Having interviewed numerous bachelors degree job candidates recently, I’m beginning to question some fundamental assumptions about the value of a BA/BS chemistry degree to industry.  Let me say from the outset that I wasn’t interested in hiring an analyst. There are plenty of analysts out there in the market, especially in the temp agencies. I’d been looking for someone to do synthesis. Both organic and inorganic.

Just to be clear, the slot has been filled, so don’t send your resume to me. Sorry.

I had the experience of interviewing a fresh BS chemist from a good- dare I say “elite”- school this week.  He had fulfilled the requirements for graduation and was sitting there at the table beaming at me with great confidence.  This fellow fared poorly on our application chemistry test, but was undeterred.

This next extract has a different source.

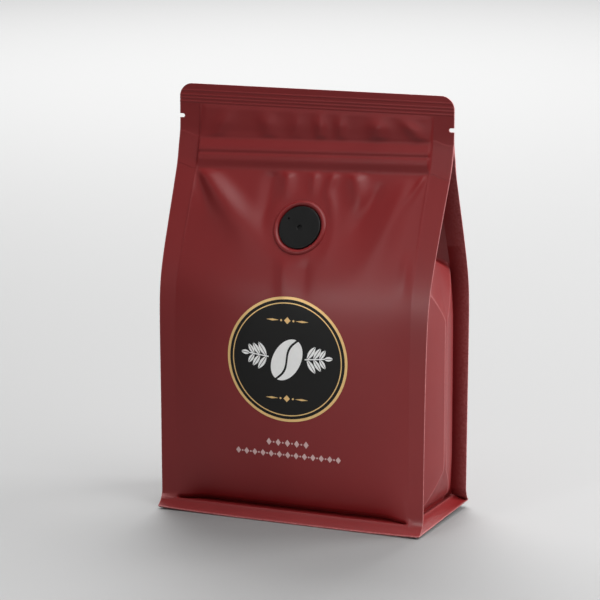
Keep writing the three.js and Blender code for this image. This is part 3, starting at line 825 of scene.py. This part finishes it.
ORNAMENT_DIAMOND, ORNAMENT_DOT, ORNAMENT_LANCE = 3.0, 0.9, (6.0, 0.9)
DOT_AT, LANCE_AT = 2.9, 7.0


def ink_loop(x, z, lift):
    """Loops across a thin layer over a grid of x and z on the front film: over the grid at the
    lift and back under it just inside the film."""
    over = np.stack([x, -front_reach(x, z) - lift, z], axis=-1)
    under = np.stack([x, -front_reach(x, z) + INK_ROOT, z], axis=-1)
    return np.concatenate([over, under[:, ::-1]], axis=1)


def ink_ring(inner, outer, lift):
    """A printed ring round the badge's centre: radius across, turn along, a little wider than
    high, since the film stretches across as the bag is filled."""
    turn = np.linspace(0, 2 * np.pi, BADGE_SEGMENTS + 1)[:, None]
    radius = np.linspace(inner, outer, max(3, int(round((outer - inner) / BADGE_STEP))))[None, :]
    x, z = BADGE_WIDENS * radius * np.sin(turn), BADGE_HEIGHT + radius * np.cos(turn)
    return skin(ink_loop(x, z, lift))


def shape(length, width, tilt, centre, lower, upper, steps=21):
    """Ink between two curves of a small motif, closed at both tips. Along it runs from -1 to 1,
    closer at the tips, and the curves give the way across in half widths. Then it is tilted
    and set in place."""
    along = np.sin(np.linspace(-0.5, 0.5, steps) * np.pi)[:, None]
    share = np.linspace(0, 1, 4)[None, :]
    across = (lower(along) * (1 - share) + upper(along) * share) * width / 2
    along = along * length / 2 + 0 * across
    turn = math.radians(tilt)
    x = centre[0] + along * math.cos(turn) - across * math.sin(turn)
    z = centre[1] + along * math.sin(turn) + across * math.cos(turn)
    loop = ink_loop(x, z, COLOUR_LIFT)
    first, last = (np.broadcast_to(tip.mean(axis=0), tip.shape) for tip in (loop[0], loop[-1]))
    return skin(np.concatenate([first[None], loop, last[None]]))


def circle(t):
    """Half a circle: the root of one less the square."""
    return np.sqrt(np.maximum(0, 1 - t**2))


def lozenge(t):
    """Falls evenly from the middle to the tips."""
    return 1 - np.abs(t)


def bar(t):
    """Even all along."""
    return 1 + 0 * t


def both_sides(edge, length, width, tilt, centre, steps=21):
    """A motif with the same edge on either side of its middle line."""
    return shape(length, width, tilt, centre, lambda t: -edge(t), edge, steps)


def leaf(length, width, tilt, centre):
    """A pointed leaf in two halves beside its vein: each edge is a parabola."""
    vein = LEAF_VEIN / width
    edge = lambda t: np.maximum(vein, 1 - t**2)
    return [
        shape(length, width, tilt, centre, lambda t: vein + 0 * t, edge),
        shape(length, width, tilt, centre, lambda t: -edge(t), lambda t: -vein + 0 * t),
    ]


def diamond(length, width, centre):
    """A diamond, or a lance where it is long and narrow."""
    return both_sides(lozenge, length, width, 0, centre, steps=13)


def dot(size, centre):
    """A round dot."""
    return both_sides(circle, size, size, 0, centre, steps=15)


def bean():
    """A coffee bean in two halves: an ellipse cut by an S-shaped slit, a sine along it."""
    slit = lambda t: BEAN_WAVE * np.sin(np.pi * t)
    half = BEAN_SLIT / BEAN_WIDTH
    upper = lambda t: np.maximum(slit(t) + half, circle(t))
    lower = lambda t: np.minimum(slit(t) - half, -circle(t))
    size = (BEAN_LENGTH, BEAN_WIDTH, BEAN_TILT, (0, BADGE_HEIGHT))
    return [
        shape(*size, lambda t: slit(t) + half, upper, steps=41),
        shape(*size, lower, lambda t: slit(t) - half, steps=41),
    ]


def sprig(side):
    """A sprig beside the bean: three pairs of leaves that shrink outwards, an end leaf and the
    stem, on a line that rises a little outwards."""
    parts = []
    for pair in LEAF_PAIRS:
        for tilt in (LEAF_TILT, -LEAF_TILT):
            reach, turn = 0.5 * pair["length"], math.radians(tilt)
            x = side * (pair["at"] + reach * math.cos(turn))
            z = BADGE_HEIGHT + SPRIG_RISE * pair["at"] + reach * math.sin(turn)
            parts += leaf(pair["length"], pair["width"], side * tilt, (x, z))
    tip = (side * END_LEAF["at"], BADGE_HEIGHT + SPRIG_RISE * END_LEAF["at"])
    middle = (side * STEM["at"], BADGE_HEIGHT + SPRIG_RISE * STEM["at"])
    parts += leaf(END_LEAF["length"], END_LEAF["width"], side * SPRIG_TILT, tip)
    parts.append(both_sides(bar, STEM["length"], STEM["width"], side * SPRIG_TILT, middle))
    return parts


INK_DARKER, INK_LIGHTER, INK_GLOSS_SPREAD = 0.93, 1.05, 0.05


def ink_material(name, colour, roughness, metallic=0.0):
    """Printing ink under the matt varnish: even colour with a faint mottle and fine grain."""
    material, tree, shader = new_material(name)
    shader.inputs["Metallic"].default_value = metallic
    shader.inputs["Specular IOR Level"].default_value = 0.28
    mottle = noise(tree, scale=400, detail=3)
    darker, lighter = INK_DARKER * np.array(colour), np.minimum(1, INK_LIGHTER * np.array(colour))
    tree.links.new(between(tree, mottle, darker, lighter), shader.inputs["Base Color"])
    uneven_gloss(tree, shader, mottle, roughness - INK_GLOSS_SPREAD, roughness + INK_GLOSS_SPREAD)
    grain = relief(tree, noise(tree, scale=2200), strength=0.1, depth=0.00005)
    tree.links.new(grain.outputs["Normal"], shader.inputs["Normal"])
    return material


BLACK_INK = ink_material("black_ink", (0.0022, 0.0022, 0.0019), roughness=0.5)
GOLD_INK = ink_material("gold_ink", (0.80, 0.53, 0.22), roughness=0.42, metallic=0.3)
WHITE_INK = ink_material("white_ink", (0.86, 0.86, 0.85), roughness=0.5)
ground = ink_ring(0, BADGE_RADIUS - UNDER_RING, BLACK_LIFT)
rings = together(*(ink_ring(inner, outer, COLOUR_LIFT) for inner, outer in BADGE_RINGS))
bean_and_sprigs = together(*bean(), *sprig(1), *sprig(-1))
make_piece("badge_ground", *ground, BLACK_INK, "print_black")
make_piece("badge_rings", *rings, GOLD_INK, "print_gold")
make_piece("badge_bean_and_sprigs", *bean_and_sprigs, WHITE_INK, "print_white")

ornaments = []
for height in (BADGE_HEIGHT + ORNAMENT_RISE, BADGE_HEIGHT - ORNAMENT_RISE):
    ornaments.append(diamond(ORNAMENT_DIAMOND, ORNAMENT_DIAMOND, (0, height)))
    for side in (1, -1):
        ornaments.append(dot(ORNAMENT_DOT, (side * DOT_AT, height)))
        ornaments.append(diamond(*ORNAMENT_LANCE, (side * LANCE_AT, height)))
make_piece("badge_ornaments", *together(*ornaments), GOLD_INK, "print_gold")


# ---- The ornament rows ----------------------------------------------------------------------
# Two printed rows of diamonds and dots under the badge, in a pale pinkish ink, a short row
# above a long one.

ROWS = (
    dict(height=35.9, width=20.0, tall=3.2, count=5),
    dict(height=30.5, width=50.0, tall=3.0, count=13),
)
ROW_DIAMOND, ROW_DOT = 2.4, 0.8
PALE_INK = ink_material("pale_ink", (0.62, 0.43, 0.42), roughness=0.5)
motifs = []
for row in ROWS:
    gaps = row["count"] - 1
    pitch = (row["width"] - ROW_DIAMOND) / gaps
    for place in range(row["count"]):
        x = (place - gaps / 2) * pitch
        motifs.append(diamond(ROW_DIAMOND, row["tall"], (x, row["height"])))
        if place < gaps:
            motifs.append(dot(ROW_DOT, (x + pitch / 2, row["height"])))
make_piece("ornament_rows", *together(*motifs), PALE_INK, "print_pale")


# ---- Camera ---------------------------------------------------------------------------------
# Stands to the right of the front and a little above the bag, with a long lens, and looks a
# little left of the bag's middle.

CAMERA_TARGET = Vector((-6.85, 0, 93.75)) * MM
CAMERA_TURN, CAMERA_RISE, CAMERA_DISTANCE = 23.90, 11.09, 1198 * MM
CAMERA_SENSOR, CAMERA_LENS = 36, 162.65


def stand(thing, aim, turn, rise, distance):
    """Stands a camera or lamp in the scene, at a distance in metres from the point that it looks
    at. The turn is from the front towards the right and the rise from the floor, in degrees."""
    turn, rise = math.radians(turn), math.radians(rise)
    way = Vector((math.sin(turn) * math.cos(rise), -math.cos(turn) * math.cos(rise), math.sin(rise)))
    thing.location = Vector(aim) + way * distance
    thing.rotation_mode = "QUATERNION"
    thing.rotation_quaternion = (-way).to_track_quat("-Z", "Y")
    bpy.context.scene.collection.objects.link(thing)


camera = bpy.data.objects.new("camera", bpy.data.cameras.new("camera"))
camera.data.sensor_width = CAMERA_SENSOR
camera.data.lens = CAMERA_LENS
stand(camera, CAMERA_TARGET, CAMERA_TURN, CAMERA_RISE, CAMERA_DISTANCE)
bpy.context.scene.camera = camera


# ---- Floor and light ------------------------------------------------------------------------
# A plain pale floor under soft studio lamps, in metres and watts. The strongest stands behind
# the right side. Others stand to the right, above and in front, a beam with a soft edge lifts
# the lower right of the front, and a wide lamp over the far floor lets it fade to white.

FLOOR_HALF, FLOOR_GREY, FLOOR_ROUGHNESS = 8, 0.23, 0.7
floor_mesh = bpy.data.meshes.new("floor")
floor_corners = [(x * FLOOR_HALF, y * FLOOR_HALF, 0) for x, y in ((-1, -1), (1, -1), (1, 1), (-1, 1))]
floor_mesh.from_pydata(floor_corners, [], [(0, 1, 2, 3)])
floor = bpy.data.objects.new("floor", floor_mesh)
bpy.context.scene.collection.objects.link(floor)
floor_paint, _, floor_shader = new_material("floor_paint")
floor_shader.inputs["Base Color"].default_value = (FLOOR_GREY, FLOOR_GREY, FLOOR_GREY, 1)
floor_shader.inputs["Roughness"].default_value = FLOOR_ROUGHNESS
floor.data.materials.append(floor_paint)

BAG_MIDDLE = (0, 0, 0.09)
BEAM_AIM, BEAM_WIDTH, BEAM_SIZE = (0.07, -0.03, 0.034), 15, 0.08
FAR_LAMP_PLACE, FAR_LAMP_SIZE = (-0.8, 1.9, 1.6), 2.4
WORLD_STRENGTH = 0.01


def lamp(name, kind, power):
    """A lamp of a given kind, with its power in watts."""
    made = bpy.data.objects.new(name, bpy.data.lights.new(name, kind))
    made.data.energy = power
    return made


def soft_light(name, turn, rise, distance, size, power):
    """A square lamp of a given side, aimed at the middle of the bag."""
    square = lamp(name, "AREA", power)
    square.data.shape = "SQUARE"
    square.data.size = size
    stand(square, BAG_MIDDLE, turn, rise, distance)


soft_light("right_behind", turn=122, rise=26, distance=1.2, size=0.6, power=13.5)
soft_light("right_low", turn=110, rise=6, distance=1.2, size=0.6, power=2.2)
soft_light("right_above", turn=74, rise=48, distance=0.75, size=0.45, power=3.0)
soft_light("above", turn=20, rise=74, distance=0.75, size=0.45, power=3.0)
soft_light("front", turn=-8, rise=20, distance=1.2, size=0.6, power=1.8)
soft_light("left", turn=-60, rise=25, distance=1.2, size=0.6, power=0.8)

beam = lamp("low_right_beam", "SPOT", power=11)
beam.data.spot_size = math.radians(BEAM_WIDTH)
beam.data.spot_blend = 1
beam.data.shadow_soft_size = BEAM_SIZE
stand(beam, BEAM_AIM, turn=-20, rise=14, distance=0.8)

far_lamp = lamp("far_floor", "AREA", power=160)
far_lamp.data.shape = "SQUARE"
far_lamp.data.size = FAR_LAMP_SIZE
far_lamp.location = FAR_LAMP_PLACE
bpy.context.scene.collection.objects.link(far_lamp)

world = bpy.data.worlds.new("studio")
bpy.context.scene.world = world
world.use_nodes = True
world.node_tree.nodes["Background"].inputs["Color"].default_value = (1, 1, 1, 1)
world.node_tree.nodes["Background"].inputs["Strength"].default_value = WORLD_STRENGTH
bpy.context.scene.view_settings.view_transform = "Standard"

When asked as to the length and breadth of his organic synthetic experience in school, he admitted that it was limited to that obtained in sophomore organic chemistry.  He did have a trifle of inorganic synthesis experience- he made ferrocene once.  That being said, his interpretation of the NMR spectrum on the test was wrong, his understanding of carbocation stability trends was wrong, and he couldn’t calculate his way out of a paper bag.

This is not so unsual.

So here is what I have observed in the past 6 or 7 years interviewing BS chemists. Precious few of them had any demonstrable interest in organic chemistry or synthesis. It is not because they were lacking ability- they had not had the opportunity to practice the art. They might have been involved in some kind of research in their senior year, but very often it is involved in some highly specialized work with a very narrow scope. OK. That is the nature of research. It’s specialized.  I believe the college chemistry curriculum and the shifting interests of faculty to ultra specialized research are failing students.

I’m glad to hear that students at the local university have experience in operating a tunneling microscope or picosecond  laser equipment. But what about experience in basic synthetic transformations in actual glassware? How about a reduction of an ester or an amide with LAH? What about a catalytic hydrogenation or running a reaction with a Grignard reagent?  Are students limited to the microscale experience? Do chem majors get to handle greater than 100 mg of reagents? Do they learn to handle hazardous materials in a smart way, other than just learning tofear them?

This graduate that I interviewed had experience in some kind of nanoscience, but couldn’t say much at all about basic synthesis. When asked about Grignard reagents, he could not recall having heard of it.  What the hell good did the professor do for this kid?? The kid burned up his senior year doing deep-niche chemistry with skills of questionable transferability. He should have been doing distillations and crystallizations until he could coax pure subtsances out of a mixture that he/she made. That is what an undergrad should be doing.  An undergrad should be refining basic manipulation skills and accumulation experience in running diverse reactions.  Experience is proportional to the number of experiments run.

I have no reason to believe other than undergraduate chemistry education is failing to prepare bachelors students for the practice of the synthetic arts.  It has been my experience- perhaps yours is different- that students with an interest in synthesis go to grad school.  The problem with that is that it immediately doubles the cost of doing synthetic chemistry per unit chemist in society at large.

So, who is best served today in undergraduate education? The students or the institutions? Chemistry departments are faced with rising costs and diminishing funding, especially in public institutions. Faculty do what they know how to do. They promulgate scholarship. That is the comfort zone. And they develop strong opinions about who should join their ranks- people of like mind for the most part.

The pressure to minimize waste streams in undergraduate labs enabled the transition to microscale lab equipment. The development of computer technology has enabled the accumulation and treatment of data by semi-automated data collection tools and spreadsheets. Some of this is good- drudgery for its own sake is dumb. But we are removing students from contact with the very materials they study.  This is not how to accumulate expertise. This is expertise in automation and not automatically in chemistry. 

These graduates move into important roles in industry. Industry, contrary to a popular academic sentiment, isn’t merely a big sack of tedious details. It is a colossal part of our culture. We’re tool users and chemistry is one of the things that tool-using citizens do to improve our lot in life.  The synthetic arts in the USA are somewhat in decline as industry continues to outsource manufacturing and R&D (!!?) to India and China. The USA needs affordable labor to do synthetic chemistry. Continuing to stamp out PhD’s is not the answer. PhD’s are very expensive to have around, and while perhaps they do most of the critical discovery work, the costs are prohibitive. Just look around.

The USA needs a new cultural paradigm. We need a chemistry labor pool that consists of workers of high and medium skill to bring affordable and competitive products to market. Unless we figure this out we are headed for that realm of self-satisfied mediocrity that some of our neighbors across the Atlantic find themselves in. There are many examples of fallen empire around the world and the US is slouching in that direction.